Selasa, 22 September 2015

Kerancuan Ajaran Wahabi

Judul: Sejarah Wahabi & Salafi
Penulis: Khaled Abou El Fadl
Penerbit: Serambi
Terbitan: Pertama, Februari 2015
Tebal: 142 halaman
ISBN: 978-602-290-019-1
Dimuat di: Kabar Madura, 16 September 2015

Wahabi adalah gerakan keagamaan Islam yang dikembangkan oleh seorang teolog muslim abad ke-18, yaitu Muhammad ibn Abdul Wahab (w. 1206 H./1792 M.). Gerakan ini mengundang perhatian banyak negara muslim karena metode dakwahnya ekstrem dan ajarannya rancu.

Ciri Wahabi memperlihatkan kebencian yang luar biasa terhadap semua bentuk intelektualisme, mistitisme, dan sektarianisme di dalam Islam, dengan memandang semua itu sebagai inovasi yang menyimpang yang telah masuk ke dalam Islam karena adanya pengaruh-pengaruh dari luar Islam (hlm. 9).

Ibn Abdul Wahab meyakini, ajaran tasawuf, doktrin perantara (tawasul), rasionalisme, ajaran Syiah, serta banyak praktik lain merusak Islam. Dan perusak Islam (baca: pelaku bidah) halal darahnya dengan mengacu pada kejadian ketika Abu Bakar membakar orang-orang munafik hingga mati. Argumen ini yang digunakan bahwa para pendukungnya dibenarkan menyiksa lawan-lawan mereka (hlm. 23).

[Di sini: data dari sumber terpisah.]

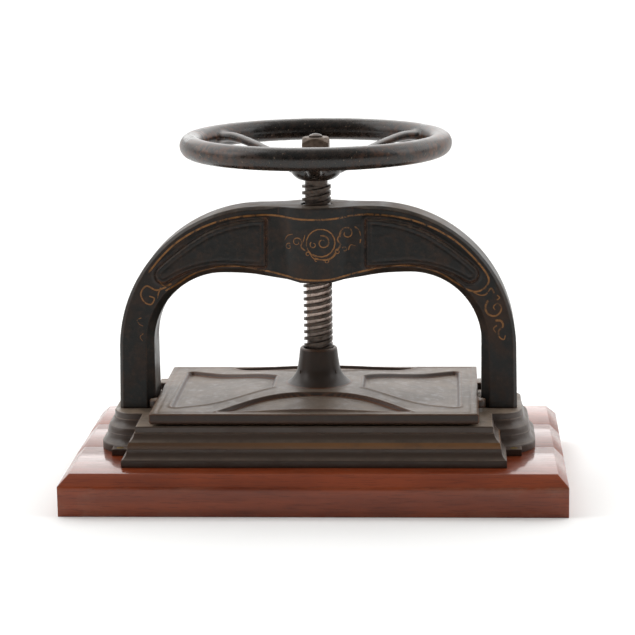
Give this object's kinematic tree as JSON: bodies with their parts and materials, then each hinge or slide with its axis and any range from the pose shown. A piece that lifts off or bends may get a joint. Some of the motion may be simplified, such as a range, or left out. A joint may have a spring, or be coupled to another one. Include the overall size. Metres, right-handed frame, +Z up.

Ia mengajak kembali kepada sumber primer Islam, yaitu Al Qur'an dan hadits. Namun di balik jargon dan cita-cita kembali pada Al Qur'an dan hadits, ajaran Wahabi pada tataran praktis rancu. Inkonsistensi ideologis tersebut hingga saat ini belum bisa didamaikan atau dipecahkan.

Pertama, semangat Ibn Abdul Wahab menjaga kemurnian Islam dari praktik budaya luar yang dinilai telah mencemari Islam, justru terjebak pada budaya Arab --lebih tepatnya, budaya Badui Arab. Yaitu, daerah di wilayah Najd di negara Saudi. Ia telah membuat blunder antara budaya Arab dengan ajaran Islam yang universal (hlm. 20).

Menurut Khaled Abou El Fadl, pada abad 18 saat Wahabi mulai diperkenalkan, Najd termasuk wilayah paling tribal, kurang berkembang, dan dihuni oleh kelompok masyarakat yang kurang beragam. Budaya masyarakat setempat yang diagung-agungkan Ibn Abdul Wahab dan diklaim sebagai ajaran Islam yang murni (hlm. 34).

Kedua, Ibn Abdul Wahab menolak tunduk pada mazhab pemikiran yurisprudensi yang sudah mapan. Hal itu dinilai sebagai perbuatan bidah. Namun, Ibn Abdul Wahab pada akhirnya menegaskan bahkan memerintah taqlid dalam bentuk yang berbeda.

Kata Abou El Fadl, Wahabi melarang praktik taqlid sejauh terkait dengan ahli hukum yang tidak disukainya, namun memerintahkan umat Islam mengikuti pemikiran Wahabi secara buta dan tidak kritis (hlm. 29).

Ketiga, Ibn Abdul Wahab sangat fanatik membenci kaum nonmuslim. Ia menegaskan bahwa umat Islam harus tidak bersahabat, menjalin aliansi, atau meniru kaum non muslim atau kaum muslim pelaku bidah (hlm. 15).

Namun pada sisi yang lain, Wahabi menjali aliansi dengan dengan Kerajaan Arab Saudi dan Inggris dalam memerangi Turki untuk mengubah wajah Semenanjung Arab (hlm. 37).

Buku Sejarah Wahabi & Salafi penting dibaca, khususnya kaum nahdliyin. Dalam konteks Indonesia, gerakan Wahabi di Arab Saudi melahirkan berdirinya Nahdlatul Ulama pada 31 Januari 1926.

Khaled Abou El Fadl cukup menguasai sejarah dan perkembangan Wahabi. Dari buku terbitan Serambi setebal 142 halaman itu pembaca bisa mewaspadai gerakan Wahabi masa kini yang telah merasuk di segala lini.